I am a documentary filmmaker. Earlier this year I set out on behalf of Stanley Nelson and Marcia Smith, an acclaimed husband and wife team of filmmakers, to begin research and development for a documentary about “Jim Jones and Peoples Temple.” From the beginning it has been an undertaking that I’ve approached with great interest and great anxiety. I will explain the exact nature of my interest momentarily. As for the source of my anxiety, it comes from being well aware that in asking former Temple members to tell me their stories, I am asking people to revisit a reservoir of immense loss and sorrow that they have spent years trying to come to terms with. In recognition of that, I would like to express my heartfelt gratitude to the many people connected to this story who have welcomed me into their homes or spent hours on the telephone with me after a busy day of dealing with work or the demands of family life. Hearing your stories has been humbling, inspiring, sobering, and deeply moving. Above all it has been a privilege and often a revelation.
I have been doing this work in one capacity or another for about seventeen years with such efforts as Eyes On the Prize II: America’s Civil Rights Years, Africans in America: America’s Journey Through Slavery, and Citizen King. When I was starting out, I was under the impression that this work was something I had chosen. However, in the last six years there have been several instances in which it has become clearer and clearer to me that I’ve had it all backwards – rather than my choosing this work, this work seems to be choosing me.
At no moment has this seemed truer than when Stanley Nelson called to ask if I wanted to work with him on a film about Peoples Temple for PBS’ American Experience Series. Stanley and I have always been friendly but not close. Although we’ve known each other for 15 years, we have never worked together, so when he called me with this project I was pretty surprised. Part of my surprise was the call itself, but mostly I was surprised because he was asking me to work on a film that intersects with the (once secret) history of my family. My mother’s sister, her husband, and my three cousins were all in the Temple between 1971 and 1977. I have childhood memories of attending services in Ukiah during a visit to California – the choir and the crunch of that gravel road outside the church.
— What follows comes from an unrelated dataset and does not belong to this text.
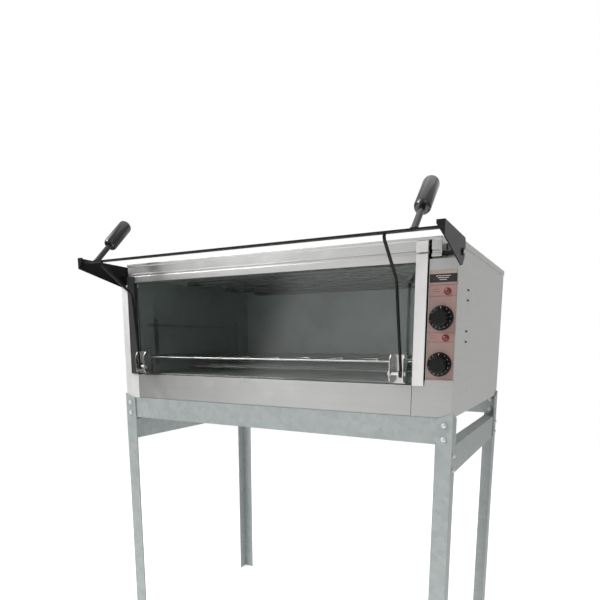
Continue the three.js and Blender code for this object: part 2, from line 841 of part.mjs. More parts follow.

I remember Pinkie, my cousins’ grandmother, who left the Temple when the other members of my family did. I remember the shock, horror, and disbelief of November 18, 1978, as Aunt Janet, Uncle David, my parents, and we kids stared at the TV in our den. How strange then, all these years later, to receive an offer to collect the stories of former Temple members and Jonestown survivors.
Romare Bearden, the great painter and collage artist, used to say, “What you’re looking for ain’t worth a damn. It’s what you find that matters.” I knew from the outset that part of my challenge on this particular project would be to forget what I thought I knew and be open to what presented itself. Thankfully, one of the first things I did in my research was to arrange a trip to the California Historical Society in San Francisco. When I got there, archivist Denice Stephenson had stacked box after box of Temple documents on a table in the back of the room. She had taken the liberty of opening a box of faded Polaroid photographs as the first thing for me to view. She spread maybe thirty of them out on the table. Before long we had pulled out many more. These were portraits like one might have taken for an ID card or a roster board, and in fact, they were labeled “Membership Photos.” There were hundreds of them. Each one was shot against a dull, flat backdrop. In every photograph the subject’s eyes met the lens straight on. What I saw taking shape in front of my eyes gave me chills. Together, they were a study in uniformity and repetition. However, if you looked at them one after another, each face was unmistakably an individual with his or her own voice, his or her own story to tell. In one or two of these Polaroids, the subject is holding up a small sign that reads, “I believe in Jim Jones.”
At that moment, I began to realize just how much of what we want to tell is in the lives of the people who made up Peoples Temple – who they were, what they wanted, how they saw themselves, and what their intense and complicated relationships with Jim Jones and each other were.
We are trying to make a film that is very different from the representations of Peoples Temple that exist in the mainstream media. The more I learn, the more it is apparent that there is not one definitive truth in this story, but many concurrent truths. In some ways telling this story is akin to telling the story of a very large extended family: everyone’s point of view is different depending on where and when they entered the picture. One of our challenges is to make this multi-stranded history work within the confines of television in general (which is essentially linear in nature), American television in particular (which increasingly promotes simplicity and type-casting), and an American public that may have long ago made up its mind about Peoples Temple. We are not there yet, but the wonderful humanity and insights of our interviewees tells me that it is possible.
Every now and then, someone who has shared their stories will contact me to ask about our progress or why he or she hasn’t heard from me in a while. I would like to take this opportunity to apologize. The truth is that at times, this endeavor has left me overwhelmed. I have been essentially working alone and there is so much information to process – not to mention its emotional weight. At the end of many days I am drained. I can see that it will take time to make this into the film that its subjects and subject matter deserve.
In many ways, Stanley, Marcia, and I are still at the beginning. We welcome the input of anyone who is reading this that has any input to offer. Thank you.